We wish to evaluate the closed form for this integral,
$$I=\int_{0}^{\infty}\sin(x)\sin(ax)\ln(x)\cdot \frac{\mathrm dx}{x^2}$$
Let $a\ge1$
Using $2\sin(a)\sin(b)=\cos(a-b)-\cos(a-b)$
$$2I=\int_{0}^{\infty}\cos[x(a-1)]\ln(x)\cdot \frac{\mathrm dx}{x^2}-\int_{0}^{\infty}\cos[x(a+1)]\ln(x)\cdot \frac{\mathrm dx}{x^2}=I_1+I_2$$
$$I_1=-\frac{[1+\ln(x)]\cos[x(a-1)]}{x}+(a-1)\int [1+\ln(x)]\sin[x(a-1)]\frac{\mathrm dx}{x}$$
I don't think this is the right way to tackle this problem.

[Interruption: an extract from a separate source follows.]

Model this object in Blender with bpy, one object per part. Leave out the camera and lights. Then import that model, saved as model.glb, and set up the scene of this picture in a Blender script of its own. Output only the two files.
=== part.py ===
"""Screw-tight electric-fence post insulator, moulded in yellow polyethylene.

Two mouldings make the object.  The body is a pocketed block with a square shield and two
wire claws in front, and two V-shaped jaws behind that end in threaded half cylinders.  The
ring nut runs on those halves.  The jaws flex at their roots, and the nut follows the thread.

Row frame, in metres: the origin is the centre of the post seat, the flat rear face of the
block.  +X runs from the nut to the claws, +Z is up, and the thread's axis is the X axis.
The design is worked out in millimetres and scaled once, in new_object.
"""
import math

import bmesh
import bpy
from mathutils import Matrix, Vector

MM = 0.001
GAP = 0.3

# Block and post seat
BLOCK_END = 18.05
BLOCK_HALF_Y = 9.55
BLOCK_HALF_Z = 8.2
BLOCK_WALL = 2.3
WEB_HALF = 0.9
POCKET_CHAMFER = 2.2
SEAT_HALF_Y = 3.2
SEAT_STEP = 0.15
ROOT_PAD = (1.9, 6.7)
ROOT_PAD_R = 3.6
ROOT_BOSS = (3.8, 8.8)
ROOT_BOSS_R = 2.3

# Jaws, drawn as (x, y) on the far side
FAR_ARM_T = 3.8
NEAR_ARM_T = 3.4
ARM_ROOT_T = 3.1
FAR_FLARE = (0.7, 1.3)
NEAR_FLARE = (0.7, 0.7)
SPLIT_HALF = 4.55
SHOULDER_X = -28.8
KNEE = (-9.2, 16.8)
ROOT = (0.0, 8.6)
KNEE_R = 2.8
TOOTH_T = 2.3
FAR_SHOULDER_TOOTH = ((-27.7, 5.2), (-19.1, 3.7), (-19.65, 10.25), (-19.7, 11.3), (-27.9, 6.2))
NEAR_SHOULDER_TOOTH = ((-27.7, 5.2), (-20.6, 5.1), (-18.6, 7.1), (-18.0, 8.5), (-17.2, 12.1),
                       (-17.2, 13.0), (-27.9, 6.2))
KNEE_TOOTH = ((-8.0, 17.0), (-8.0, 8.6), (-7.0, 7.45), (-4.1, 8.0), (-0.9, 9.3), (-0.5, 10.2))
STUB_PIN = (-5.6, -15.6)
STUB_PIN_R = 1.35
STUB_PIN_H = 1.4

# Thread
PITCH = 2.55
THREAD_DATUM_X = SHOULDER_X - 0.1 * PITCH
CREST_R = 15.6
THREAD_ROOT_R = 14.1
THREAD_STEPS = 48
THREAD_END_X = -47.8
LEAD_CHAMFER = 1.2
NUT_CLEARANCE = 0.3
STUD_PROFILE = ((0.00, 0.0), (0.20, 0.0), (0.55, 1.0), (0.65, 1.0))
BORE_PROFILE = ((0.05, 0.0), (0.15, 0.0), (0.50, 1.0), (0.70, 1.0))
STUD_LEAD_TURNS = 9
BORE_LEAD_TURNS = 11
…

How about another way?
Best Answer
Let $f(s)$ be defined by
$$ f(s) = \int_{0}^{\infty} \frac{1-\cos x}{x^s} \, \mathrm{d}x $$
for $1 < s < 3$. By writing $\frac{1}{x^s} = \frac{1}{\Gamma(s)} \int_{0}^{\infty} t^{s-1}e^{-xt} \, \mathrm{d}t$, we get
\begin{align*} f(s) &= \int_{0}^{\infty} \frac{t^{s-1}}{\Gamma(s)} \int_{0}^{\infty} (1 - \cos x)e^{-xt} \, \mathrm{d}x \mathrm{d}t \\ &= \frac{1}{\Gamma(s)} \int_{0}^{\infty} \frac{t^{s-2}}{1+t^2} \,\mathrm{d}t \\ &= \frac{1}{2\Gamma(s)} \int_{0}^{\infty} \frac{u^{(s-3)/2}}{1+u} \,\mathrm{d}u \qquad (u = t^2) \\ &= \frac{1}{2\Gamma(s)} \cdot \frac{\Gamma\big(\frac{s-1}{2}\big)\Gamma\big(\frac{3-s}{2}\big)}{\Gamma(1)} \\ &= -\frac{\pi}{2\Gamma(s)\cos(\pi s/2)}. \end{align*}
Substituting $x \mapsto \alpha x$ for $\alpha > 0$, this gives
$$ \int_{0}^{\infty} \frac{1-\cos (\alpha x)}{x^s} \, \mathrm{d}x = -\frac{\pi \alpha^{s-1}}{2\Gamma(s)\cos(\pi s/2)} $$
Differentiating $f$ in two ways, one using Leibniz's integral rule and the other using the above formula, we get
$$ \int_{0}^{\infty} \frac{1-\cos(\alpha x)}{x^s}\log x \, \mathrm{d}x = -\frac{\pi\alpha^{s-1}}{2\Gamma(s)\cos(\pi s/2)}\left(\psi(s) + \frac{\pi}{2}\tan(\pi s/2) - \log \alpha\right) $$
and in particular,
$$ \int_{0}^{\infty} \frac{1-\cos(\alpha x)}{x^2}\log x \, \mathrm{d}x = \frac{\pi\alpha}{2}\left(1 - \gamma - \log \alpha\right). $$
Together with OP's computation, this immediately gives the closed form of $I$.